Depuis le début de ce naufrage, de nombreux Grecs qui se sentent profondément Européens s’interrogent sur ce mal de l’Europe comme sur les maux propres à leur société. Ils remontent au début du XIXe siècle, quand la Grèce renaissante a lié, pour le meilleur et pour le pire, son sort à celui du Vieux continent. Événement fondateur s’il en est sans lequel on ne peut comprendre ce qui se passe aujourd’hui. Figurez-vous d’une part une société archaïque, plus proche du monde d’Homère que de la modernité industrielle et capitaliste de l’Europe à laquelle elle désirait pourtant s’intégrer sans jamais y parvenir tout à fait jusqu’à ce jour. Et de l’autre, une Europe arrogante traitant bien souvent la Grèce comme un pays semi-colonisé, avec la complicité, il faut le dire, de maints de nos dirigeants – nous l’avons de nouveau vécu avec consternation ces dernières années.

Cette histoire s’est répétée tout au long des XIXème et XXème siècles avec l’indépendance des Balkans, puis de tous les pays colonisés par l’Europe à travers le monde. C’est elle qui éclaire, en grande partie, les drames présents de notre planète. Aujourd’hui nous sommes tous embarqués dans le même navire. Il n’y a pas de crise qui ne soit à la fois intérieure et extérieure : voyez le fléau djihadiste qui nous assaille du dehors comme du dedans ; voyez la montée nouvelle de l’antisémitisme et de l’islamophobie en Europe qui ne peut qu’alimenter le cercle infernal de la violence. C’est sans doute parce qu’on ne peut plus ignorer cette situation qu’on est parvenu au compromis du 20 février.

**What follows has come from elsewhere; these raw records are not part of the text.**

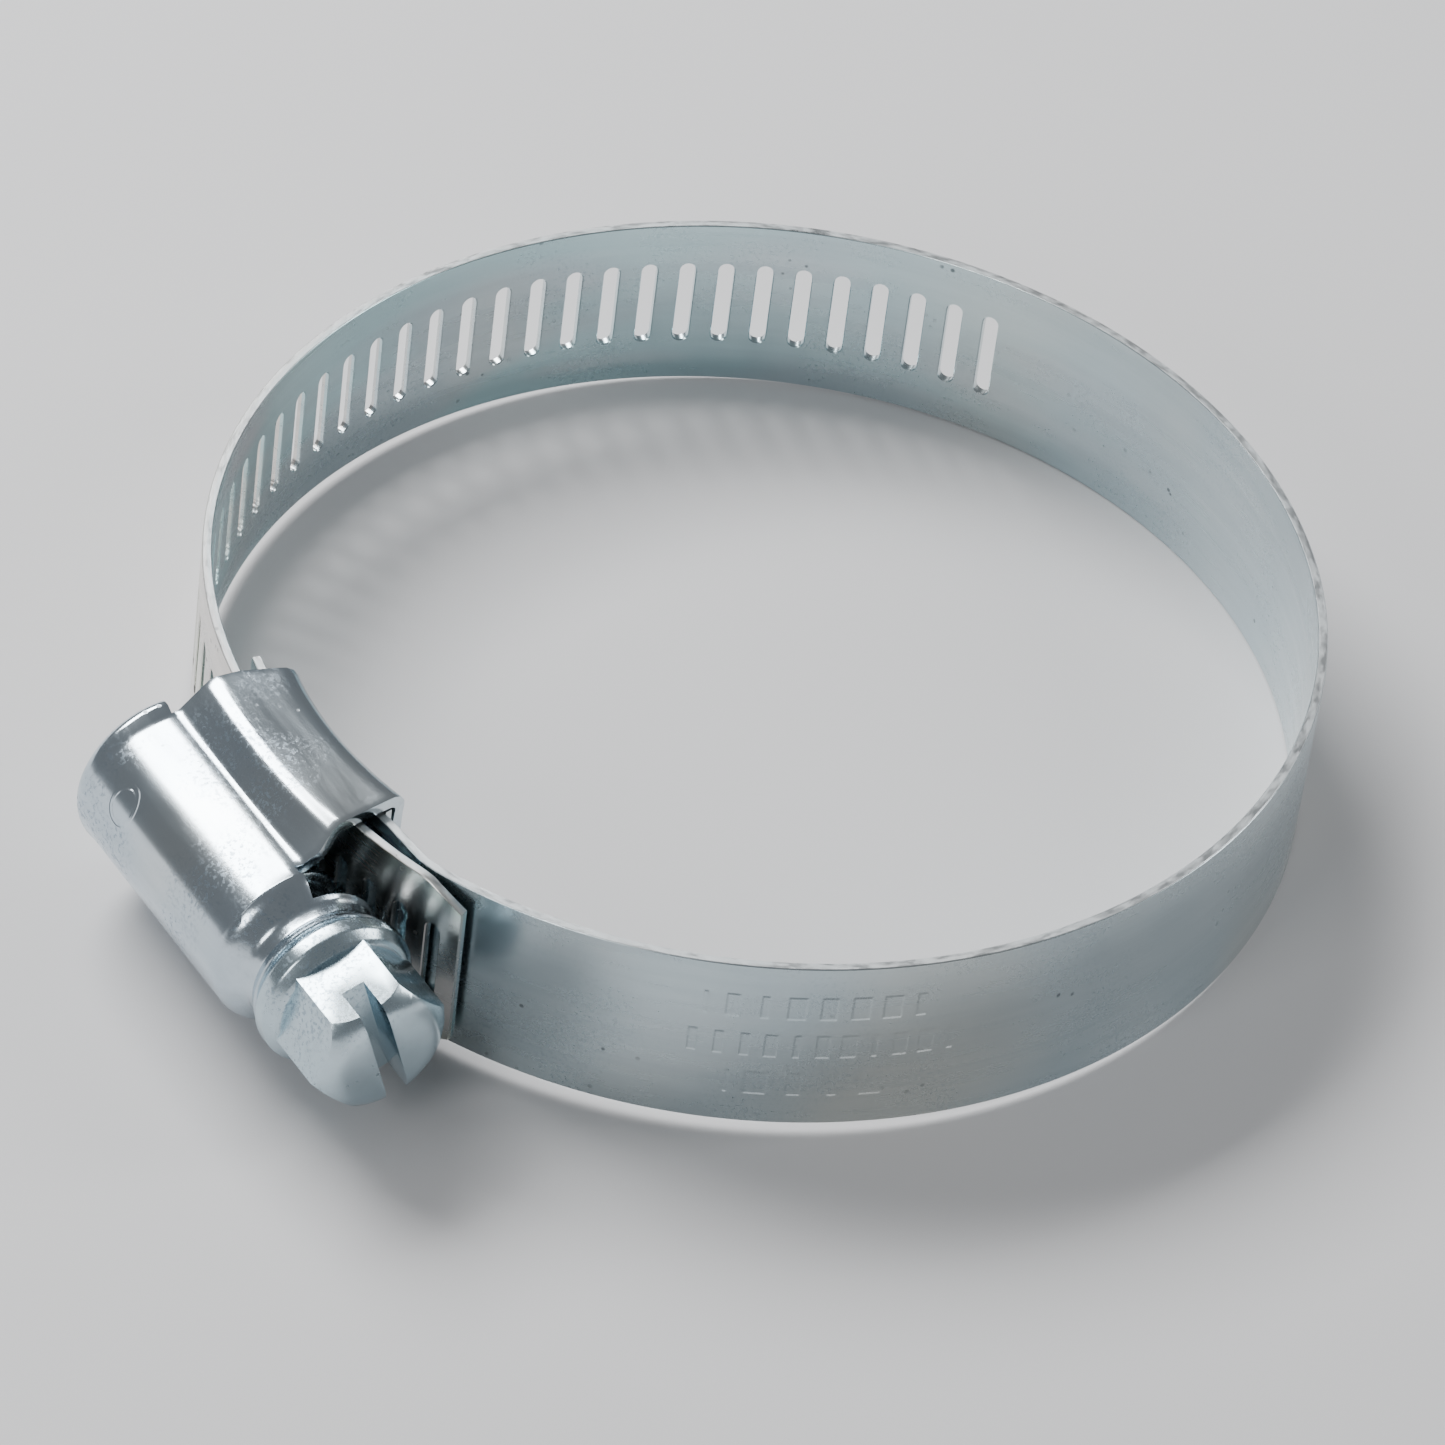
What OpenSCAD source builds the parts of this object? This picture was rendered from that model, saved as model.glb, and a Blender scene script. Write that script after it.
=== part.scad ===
// Worm-drive hose clamp: a perforated steel band, a pressed housing, an inner saddle and a
// slotted hex worm screw. Millimetres. The ring's axis is Z and its centre is the origin.
// The housing stands on the -Y side, and the screw's head points to +X.
// The band is one strip. It is cut into stretches at its bending lines, so that it can curl
// tighter as the screw draws its free end through the housing.

/* [Ring] */
// Inner diameter of the ring, which is the hose it lies on
ring_bore_d = 68.4; // [66:0.2:70]
// Azimuth where the ring ends and the fixed end bends in to the housing
kink_az = -68; // [-70:1:-66]
// Azimuth where the free end enters the housing
mouth_az = 258.6; // [257:0.2:260]
// Mean radius of the free end inside the housing
channel_r = 40; // [39:0.5:42]

/* [Band] */
// Width of the band
band_w = 12.7; // [12.5:0.1:13]
// Thickness of the band
band_t = 0.6; // [0.5:0.05:0.65]
// Distance from slot to slot, which is also the screw's lead
pitch = 2.54; // [2.5:0.01:2.6]
// Length of a slot across the band
slot_len = 6.35; // [6:0.05:7]
// Width of a slot along the band
slot_w = 1.06; // [1:0.02:1.1]
// Azimuth of the first slot
first_slot_az = 122.2; // [120:0.2:124]
// Number of slots
slot_n = 42; // [42:1:42]
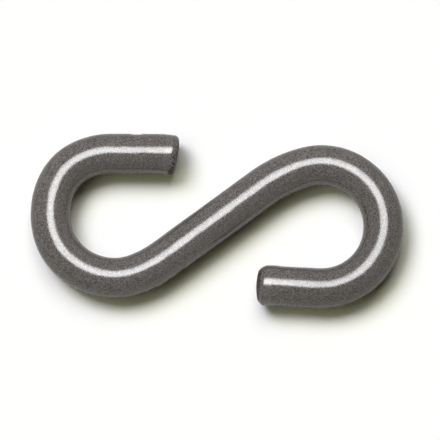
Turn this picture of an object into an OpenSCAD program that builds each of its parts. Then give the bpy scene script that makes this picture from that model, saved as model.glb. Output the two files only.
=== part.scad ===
// S hook bent from one length of round steel bar.
// The hook lies on its side with the lowest line of its eyes at z = 0. The origin is under the
// middle of the slanting shank, +X runs along the hook's length, and +Z is up, square to the
// plane that the bar is bent in.

/* [Bar] */
// Diameter of the round bar
bar_d = 8; // [6:0.1:10]

/* [Shank] */
// Slope of the shank against the hook's length
shank_slope = 36.3; // [30:0.1:43]
// Straight part of the shank, between the two hooks
shank_l = 22.6; // [18:0.1:28]

/* [Bends] */
// Radius of the easy bend that leads out of the shank, to the middle of the bar
lead_r = 25.7; // [20:0.1:32]
// Sweep of the easy bend
lead_sweep = 21.7; // [18:0.1:26]
// Radius of the close bend around the eye, to the middle of the bar
eye_r = 12.4; // [10:0.1:16]

/* [Arms] */
// Straight part of the left arm, up to its end
left_arm_l = 13.5; // [10:0.1:17]
// Lean of the left arm in towards the shank
left_arm_lean = 0.3; // [-3:0.1:4]
// Straight part of the right arm, up to its end
right_arm_l = 12.6; // [10:0.1:17]
// Lean of the right arm in towards the shank
right_arm_lean = 2.6; // [-3:0.1:4]

/* [Ends] */
// Radius of the rolled-over rim at each end
rim_r = 1.2; // [0.6:0.1:1.5]
// Radius of the slight swell of each end face
swell_r = 12; // [10:0.5:20]
// Tilt of the shear's break across the left end
break_tilt = 12; // [8:0.5:16]
// Where the break starts, from the middle of the bar out to the side away from the shank
break_start = 1.8; // [0:0.1:2.4]

/* [Hidden] */
$fn = 96;
steel = [0.40, 0.38, 0.37];

// Neighbouring lengths of bar lap into each other. The one that laps is a hair thinner, so that
// no two surfaces coincide: the shank and arms lap into the bends, and the easy bends into the eyes.
lap = 0.3;
hair = 0.02;
easy_d = bar_d - hair;
straight_d = bar_d - 2 * hair;

// A straight length of bar along +X. What follows it starts at its end.
module straight(length) {
    translate([-lap, 0, 0]) rotate([0, 90, 0]) cylinder(d = straight_d, h = length + 2 * lap);
    translate([length, 0, 0]) children();
}

// A bend to the right, from heading +X, that laps by past. What follows it starts at its end.
module bend(radius, sweep, thickness, past = 0) {
    past_sweep = past / radius * 180 / PI;
    translate([0, -radius, 0])
        rotate_extrude(angle = sweep + past_sweep, start = 90 - sweep - past_sweep)
            translate([radius, 0]) circle(d = thickness);
    translate([radius * sin(sweep), radius * (cos(sweep) - 1), 0])
        rotate([0, 0, -sweep]) children();
}

// Half of an arm's section along its axis: plain sides, the rim's arc, then the swell of the face.
module arm_section(length) {
    r = straight_d / 2;
    intersection() {
        union() {
            translate([0, -lap]) square([r, length + lap - rim_r]);
            square([r - rim_r, length]);
            translate([r - rim_r, length - rim_r]) circle(r = rim_r);
        }
        translate([0, length - swell_r]) circle(r = swell_r);
    }
}

// An arm along +X, from the end of the eye to the arm's own finished end.
module arm(length) {
    rotate([0, 90, 0]) rotate_extrude() arm_section(length);
}

// What the shear breaks off an arm: all past a plane that leans back on the shank's side.
module broken_off(length) {
    translate([length, break_start, 0]) rotate([0, 0, -break_tilt])
        translate([0, -2 * bar_d, -bar_d]) cube([bar_d, 3 * bar_d, 2 * bar_d]);
}

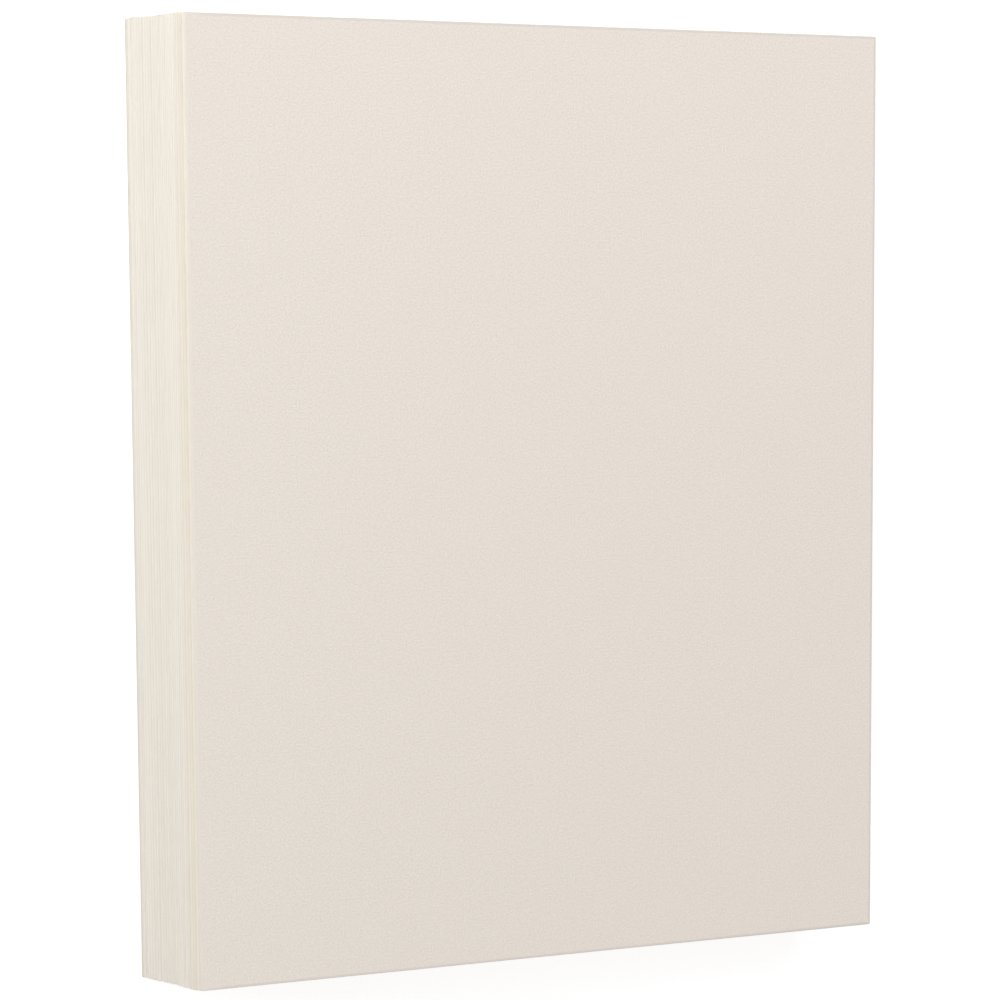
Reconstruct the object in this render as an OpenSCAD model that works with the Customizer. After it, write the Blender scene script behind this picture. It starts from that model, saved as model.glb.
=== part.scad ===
// A pack of letter-size cardstock, lying flat on its bottom sheet.
// Each sheet is a piece of heavy cover stock of its own, cut square on a guillotine.
// The sheets lie face to face, with nothing round them. The pack has been pushed over
// by hand, so each sheet lies a small, uneven step further right than the one under it.

/* [Sheet] */
// Width of a sheet, along X
sheet_w = 215.9; // [90:0.1:330]
// Length of a sheet, along Y
sheet_l = 279.4; // [120:0.1:490]
// Thickness of a sheet, 16 thousandths of an inch
sheet_t = 0.406; // [0.2:0.001:1]

/* [Pack] */
// Number of sheets
sheet_count = 50; // [2:1:60]

/* [Fan] */
// How far the top sheet lies to the right of the bottom sheet
fan_slip = 13.4; // [0:0.1:40]
// Share by which the steps grow and shrink in slow swells through the pack
swell_share = 0.2; // [0:0.05:0.9]
// Number of swells from the top sheet to the bottom sheet
swell_turns = 1.5; // [0:0.5:4]
// Share by which one step is wider or narrower than its neighbours
step_scatter = 0.3; // [0:0.05:0.95]
// Most that a sheet lies off the middle of the pack, along Y
jog_scatter = 0.15; // [0:0.01:2]
// Most that a sheet is turned in its own plane, in degrees
turn_scatter = 0.05; // [0:0.01:0.5]
// Seed of the three scatters
scatter_seed = 7; // [1:1:999]

/* [Hidden] */
card_cream = "#EAE2D7";

// Sheets are counted from 0 at the bottom, and a name counts from 01
top_sheet = sheet_count - 1;
sheets = [0:1:top_sheet];

step_rands = rands(1 - step_scatter, 1 + step_scatter, sheet_count, scatter_seed);
jog_rands = rands(-jog_scatter, jog_scatter, sheet_count, scatter_seed + 1);
turn_rands = rands(-turn_scatter, turn_scatter, sheet_count, scatter_seed + 2);

// Relative width of the step from sheet i - 1 up to sheet i: a slow swell times its own scatter
function step_weight(i) =
    (1 + swell_share * cos(360 * swell_turns * (top_sheet - i) / top_sheet)) * step_rands[i];

// Sum of the relative steps from the bottom sheet up to sheet i
function weight_up_to(i) = i < 1 ? 0 : step_weight(i) + weight_up_to(i - 1);

// How far sheet i lies to the right of the bottom sheet
function slip(i) = fan_slip * weight_up_to(i) / weight_up_to(top_sheet);

// Half of the room that a turned sheet takes up along X and along Y
function half_x(i) = (sheet_w * cos(turn_rands[i]) + sheet_l * abs(sin(turn_rands[i]))) / 2;
function half_y(i) = (sheet_l * cos(turn_rands[i]) + sheet_w * abs(sin(turn_rands[i]))) / 2;

// Middle of the whole pack's footprint, which is moved onto the origin
pack_right = max([for (i = sheets) slip(i) + half_x(i)]);
pack_left = min([for (i = sheets) slip(i) - half_x(i)]);
pack_far = max([for (i = sheets) jog_rands[i] + half_y(i)]);
pack_near = min([for (i = sheets) jog_rands[i] - half_y(i)]);
pack_middle = [(pack_right + pack_left) / 2, (pack_far + pack_near) / 2];

// One flat sheet, cut square, with its middle on the Z axis and its underside at height 0
module sheet() {
    color(card_cream)
        linear_extrude(sheet_t)
            square([sheet_w, sheet_l], center = true);
}

// Sheet i where it lies in the pack, face to face with the sheets above and below it
module placed_sheet(i) {
    translate([slip(i) - pack_middle[0], jog_rands[i] - pack_middle[1], i * sheet_t])
        rotate([0, 0, turn_rands[i]])
            sheet();
}

for (i = sheets)
    placed_sheet(i);
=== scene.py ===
import math

import bpy
import numpy as np
from mathutils import Matrix, Vector


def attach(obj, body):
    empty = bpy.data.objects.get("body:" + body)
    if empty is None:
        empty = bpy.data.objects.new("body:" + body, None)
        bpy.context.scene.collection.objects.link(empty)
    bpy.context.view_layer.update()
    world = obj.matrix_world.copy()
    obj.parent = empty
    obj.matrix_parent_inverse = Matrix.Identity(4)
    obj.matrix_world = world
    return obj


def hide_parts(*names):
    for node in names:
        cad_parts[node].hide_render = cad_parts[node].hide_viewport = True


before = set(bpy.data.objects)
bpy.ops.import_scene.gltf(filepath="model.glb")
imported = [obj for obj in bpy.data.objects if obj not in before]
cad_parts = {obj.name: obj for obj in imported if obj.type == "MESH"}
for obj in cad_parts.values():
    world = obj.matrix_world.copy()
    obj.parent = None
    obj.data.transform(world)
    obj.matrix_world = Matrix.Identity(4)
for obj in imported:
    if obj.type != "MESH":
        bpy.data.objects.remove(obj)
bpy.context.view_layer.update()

# Sheets of cardstock
# Each one is a flat piece of uncoated wove cover stock, cream through and through.
# A guillotine cuts the whole pack at once: its knife draws the upper rim of each sheet
# down a little, and leaves the cut face matt, slightly fibrous and never quite square.

MM = 0.001
corner_radius = 0.35 * MM
corner_tightening = 0.25
knife_rims = (0.05 * MM, 0.13 * MM)
lower_rim = 0.04 * MM
rim_support = 0.1
knife_lean = 0.05 * MM
knife_wander = 0.02 * MM
wander_waves = np.array([3, 7, 12])
margin_width = 0.8 * MM
margin_blend = 0.05 * MM
worn_rim = 0.22 * MM
worn_sag = 0.03 * MM
points_per_side = 40
points_per_corner = 4
points_per_rim = 4
inner_rings = np.array([0.5, 0.9, 0.99])


def node_corners(node):
    """The four corners of a sheet's plan, anticlockwise from the lower left, and its two heights."""
    points = np.array([vertex.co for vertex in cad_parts[node].data.vertices])
    corner_signs = np.array([[-1, -1], [1, -1], [1, 1], [-1, 1]])
    plan = points[np.argmax(points[:, :2] @ corner_signs.T, axis=0), :2]
    return plan, points[:, 2].min(), points[:, 2].max()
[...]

Mais pour faire face à la crise de civilisation que connaît l’Europe, il faut dépasser la vision financière des choses. Dans ce monde qui ne cesse de se rétrécir, tout se tient : l’économie, la politique, la justice, l’éthique, la culture. Si nous ne trouvons pas les moyens d’ébranler la dictature d’une économie n’ayant d’autre finalité qu’elle-même sur toutes les autres sphères de l’action humaine, celles-ci finiront par être complètement vidées de leur substance, qui donne un sens à nos vies. Au XIXème siècle l’Europe a aidé les Grecs à retrouver la continuité plusieurs fois millénaire de leur civilisation, qui a été occultée par les siècles de l’occupation ottomane.

Curieusement la crise actuelle a un effet semblable : elle nous fait redécouvrir la valeur pérenne de notre langue, occultée cette fois par l’ivresse consumériste d’hier. C’est que des mots tels qu’économie, politique, démocratie, si familiers à tous les peuples, conservent dans nos esprits leur sens primordial, étymologique : économie (mot formé de oïkos et de nomos) signifiant l’administration ou la loi qui régit une maison ; politique, l’activité au service de la polis (la cité) ; démocratie, la souveraineté du démos (le peuple). Or de quoi avons-nous tous besoin aujourd’hui si ce n’est de fonder la loi de notre maison commune sur la politique, entendue dans le plein sens du terme, puis de fonder celle-ci sur une régénération de la démocratie en souffrance ?

Cela nous permettrait peut-être de retrouver au-delà des « marchés » - ces lieux de spéculation qui conduisent si souvent à l’entre-destruction des hommes – l’agora en tant que lieu privilégié du dialogue, donc aussi de la démocratie. La renaissance de celle-ci serait-elle d’abord la victoire du sens des mots, si affreusement perverti par la langue de bois de notre technocratie postdémocratique ? Pensons à cette utopie. Car sans la boussole qu’elle nous procure la vision de l’Europe Unie n’aura pas d’avenir. C’est pourquoi si nos partenaires européens comprenaient enfin le drame grec, cela pourrait les aider à mieux se comprendre eux-mêmes, à retrouver leurs propres racines et à donner une légitimité nouvelle à nos institutions.

Yannis Kiourtsakis, écrivain. Il est notamment l’auteur de deux romans traduits en français, Le Dicôlon et Double exil, Verdier, 2011 et 2014.